Hi Nir, as the patch is merged in master, we'll test it when it'll move to ON_QA
(In reply to Elad from comment #19) > Hi Nir, as the patch is merged in master, we'll test it when it'll move to > ON_QA This requires backporting the patch to 4.2. We like to test this with master before we backport if possible.
OK, we'll do our best to test it in the upcoming days.
Yosi, please take a look
Hi Nir, is this request still relevant?
(In reply to Elad from comment #23) > Hi Nir, is this request still relevant? Yes.
Yosi, the backport is ready, you can test it.

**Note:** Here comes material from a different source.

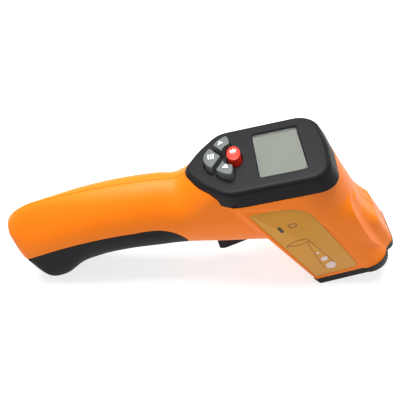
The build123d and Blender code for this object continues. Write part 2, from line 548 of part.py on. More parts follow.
# inside: cradles for the optics, the spring's seat, the trigger's bosses and the screw bosses
inside = Part()
for v in (16.0, 25.0):
    plate = side_prism(nose_side, [(-14, v), (26, v), (26, v + 1.6), (-14, v + 1.6)], BODY_HALF - 1)
    inside += plate - barrel_bar(LENS_AXIS, 0, TUBE_OUTER + SLIDE_GAP / 2, 60)
laser_hold = barrel_bar(LASER_AXIS, laser_start + 3, LASER_RADIUS + 1.4, 6)
laser_hold += nose * Pos(LASER_AXIS + 4, 0, laser_start + 6) * Box(8, 2, 6)
inside += laser_hold - barrel_bar(LASER_AXIS, 0, LASER_RADIUS, 60)
inside += Pos(SPRING_X, 0, SPRING_TOP + 1) * Box(6, 2 * BODY_HALF, 2)
for hand in (1, -1):
    low, high = sorted((hand * (TRIGGER_HALF + 0.3), hand * BODY_HALF))
    inside += rod(*TRIGGER_PIVOT, TRIGGER_BOSS, low, high)
for x, z in CASE_SCREWS:
    inside += rod(x, z, CASE_BOSS, -BODY_HALF + 1, BODY_HALF - 1)
casing += inside & outer
casing -= rod(*TRIGGER_PIVOT, TRIGGER_PIN, -TRIGGER_HALF - 2.8, TRIGGER_HALF + 2.8)
slot_left, slot_right, slot_side = 3.0, PIVOT_X + TRIGGER_BOSS + 0.7, TRIGGER_HALF + 0.3
casing -= Pos((slot_left + slot_right) / 2, 0, 16) * Box(slot_right - slot_left, 2 * slot_side, 17)

# door hinge: the casing carries the two outer knuckles
casing -= rod(*HINGE, KNUCKLE_SWEEP, -GRIP_HALF, GRIP_HALF)
for hand in (1, -1):
    low, high = sorted((hand * (KNUCKLE_HALF + knuckle_gap), hand * KNUCKLE_END))
    arm = side_prism(side, [(HINGE[0] - KNUCKLE_RADIUS, HINGE[1]), (HINGE[0] + KNUCKLE_RADIUS, HINGE[1]),
                            (HINGE[0] + KNUCKLE_RADIUS, HINGE[1] + 4.5), (HINGE[0] - KNUCKLE_RADIUS - 1, HINGE[1] + 4.5)],
                     KNUCKLE_END)
    arm &= Pos(0, (low + high) / 2, HINGE[1]) * Box(FAR * 2, high - low, FAR)
    casing += (rod(*HINGE, KNUCKLE_RADIUS, low, high) + arm) & outer
casing -= rod(*HINGE, HINGE_PIN, -KNUCKLE_END, KNUCKLE_END)

# screws enter from the left, through the left shell's boss into the right one's
screws = []
for x, z in CASE_SCREWS:
    casing -= rod(x, z, SCREW_SHAFT, SCREW_TIP, BODY_HALF + 5)
    casing -= rod(x, z, SCREW_HEAD + 0.2, SCREW_SEAT, BODY_HALF + 5)
    screw = rod(x, z, SCREW_SHAFT, SCREW_TIP, SCREW_SEAT) + rod(x, z, SCREW_HEAD, SCREW_SEAT, SCREW_SEAT + HEAD_HEIGHT)
    slot_cut = Pos(x, SCREW_SEAT + HEAD_HEIGHT, z)
    screw -= slot_cut * (Box(3.2, 1.6, 0.7) + Box(0.7, 1.6, 3.2))
    screws.append(screw)
nodes["case_screws"] = Compound(children=screws)

nodes["casing_left"] = casing & Pos(0, FAR / 2, 0) * Box(2 * FAR, FAR, 2 * FAR)
nodes["casing_right"] = casing & Pos(0, -FAR / 2, 0) * Box(2 * FAR, FAR, 2 * FAR)
for x, z in post_places:
    post = rod(x, z, POST_RADIUS, -SWITCH_SIZE[1] / 2, BODY_HALF) & outer
    nodes["casing_left"] += post

# ------------------------------------------------------------------ ribbon from the sensor to the main board
ribbon_start = TUBE_END + SENSOR_BOARD[2]
ribbon_low = nose.from_local_coords(Vector(LENS_AXIS - 6, 0, ribbon_start))
ribbon_high = display.from_local_coords(Vector(22, 0, board_back))
ribbon_mid = [(ribbon_low.X - 0.31 * 12, ribbon_low.Z + 0.95 * 12), (ribbon_high.X + 0.22 * 9, ribbon_high.Z - 0.975 * 9)]
ribbon_path = FilletPolyline(*[Vector(x, 0, z) for x, z in
                               [(ribbon_low.X, ribbon_low.Z), *ribbon_mid, (ribbon_high.X, ribbon_high.Z)]],
                             radius=[4.0, 4.0])
strip = Plane(ribbon_path @ 0, x_dir=(0, 1, 0), z_dir=ribbon_path % 0) * Rectangle(8, 0.5)
nodes["sensor_ribbon"] = sweep(strip, path=ribbon_path)

# ------------------------------------------------------------------ one file per piece
os.makedirs("parts", exist_ok=True)
for name, shape in nodes.items():
    export_step(shape, f"parts/{name}.step")
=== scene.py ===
import bmesh
import bpy
import numpy as np
from math import cos, pi, radians, sin
from mathutils import Matrix


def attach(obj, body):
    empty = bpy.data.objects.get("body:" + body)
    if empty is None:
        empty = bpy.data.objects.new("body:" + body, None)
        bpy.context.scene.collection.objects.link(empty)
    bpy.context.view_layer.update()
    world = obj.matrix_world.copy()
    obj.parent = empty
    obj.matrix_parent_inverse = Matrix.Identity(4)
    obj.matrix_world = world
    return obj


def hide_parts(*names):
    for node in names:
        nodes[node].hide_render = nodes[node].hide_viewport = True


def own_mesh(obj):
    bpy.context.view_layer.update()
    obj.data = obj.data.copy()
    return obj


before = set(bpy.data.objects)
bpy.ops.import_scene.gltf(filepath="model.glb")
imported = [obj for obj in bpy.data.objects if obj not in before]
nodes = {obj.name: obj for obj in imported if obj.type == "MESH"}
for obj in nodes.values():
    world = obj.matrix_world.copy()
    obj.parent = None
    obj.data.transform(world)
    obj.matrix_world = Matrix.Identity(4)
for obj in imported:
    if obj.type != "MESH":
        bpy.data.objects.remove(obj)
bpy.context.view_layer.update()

# ---------------------------------------------------------------- casing
# Two half shells, screwed together along the middle of the tool. The handle is a bent, rounded bar,
# the barrel a tapering box with round shoulders, and a ridge for the laser runs along its top.
# Injection-moulded ABS, 1.8 mm thick, so all their hollow corners have a small fillet.

# Sizes are in millimetres: x runs from the butt to the nose, y to the left and z up from the table.
HALVES = {"casing_left": 1, "casing_right": -1}
WALL = 1.8
BODY_HALF = 24.5
GRIP_HALF = 17.0
COVER_THICK = 4.5
NOSE_X, FACE_TILT = 58.05, radians(18.1)
HOOD_X, HOOD_Z, HOOD_TILT = 22.98, 68.04, radians(12.7)
HOOD_DEPTH = 8.3

# The handle's back and the line over the battery door are arcs: radius, then the crown's x and z
BACK_ARC = (311.0, 10.3, 57.2)
PARTING_ARC = (180.0, -9.2, 37.7)
# The handle's sections have one value at each station: how far the top and the widest line lie above
# the two arcs, the underside's height, the half width, the powers of the section's superellipse above
# and below the widest line, and the share of the width that is lost on the way up to the top
STATIONS = np.array([-104, -92, -80, -72, -64, -54, -40, -24, -14, -7, 0, 8, 24, 40, 54.0])
BACK_RISE = [0, 0, 0, 0, 0, 0, 0, 0, -0.2, 4.4, 5.9, 9.0, 3.6, 1.2, 0]
MIDDLE_RISE = [0, 0, 0, 0, 0, 0, 0, 0, 1.9, 4.8, 7.5, 10.6, 13.4, 15.1, 17.8]
UNDERSIDE = [-0.6, -0.6, -0.5, 1, 6.9, 10.8, 14.3, 16.5, 17, 17.3, 17.5, 17.7, 18, 18.1, 18.3]
HALF_WIDTH = [14.6, 15.6, 16.4, 16.7, 16.9, 17, 17, 17, 17.3, 18, 19.2, 20.5, 21, 21, 21]
SQUARE_TOP = [1.95, 1.95, 2.05, 2.15, 2.2, 2.2, 2.2, 2.2, 1.95, 1.95, 3.4, 5.2, 4, 3, 3]
SQUARE_LOW = [5, 5, 4.5, 3.6, 2.6, 2.2, 2.1, 2.1, 2, 2, 2, 2, 2, 2, 2]
LEAN = [0.5, 0.5, 0.5, 0.46, 0.38, 0.3, 0.23, 0.22, 0.19, 0.18, 0, 0, 0, 0, 0]


def arc_height(x, radius, crown_x, crown_z):
    """Height at x of a circular arc that has its highest point at the crown."""
    return crown_z - radius + np.sqrt(radius**2 - (x - crown_x)**2)


def back_line(x):
    """Height of the handle's back at x: its arc."""
    return arc_height(x, *BACK_ARC)


def parting_line(x):
    """Height at x of the line between the casing and the battery door: its arc."""
    return arc_height(x, *PARTING_ARC)


def along(x, values):
    """A smooth curve through one value per station: cubic pieces whose slopes are central differences."""
    values = np.asarray(values, float)
    slopes = np.gradient(values, STATIONS)
    i = np.clip(np.searchsorted(STATIONS, x) - 1, 0, len(STATIONS) - 2)
    span = STATIONS[i + 1] - STATIONS[i]
    t = np.clip((x - STATIONS[i]) / span, 0, 1)
    start = values[i] * (1 + 2 * t) + slopes[i] * span * t
    end = values[i + 1] * (3 - 2 * t) - slopes[i + 1] * span * (1 - t)
    return start * (1 - t)**2 + end * t**2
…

Hi Nir, I'm still testing this bug. It takes more time than I thought it would.
Yosi, what kind of info do yo need?
This bug has not been marked as blocker for oVirt 4.3.0. Since we are releasing it tomorrow, January 29th, this bug has been re-targeted to 4.3.1.
Tal, the vdsm part is merged and available in 4.3. Since QE do not have capacity to test this I suggest to close as CURRENTRELEASE.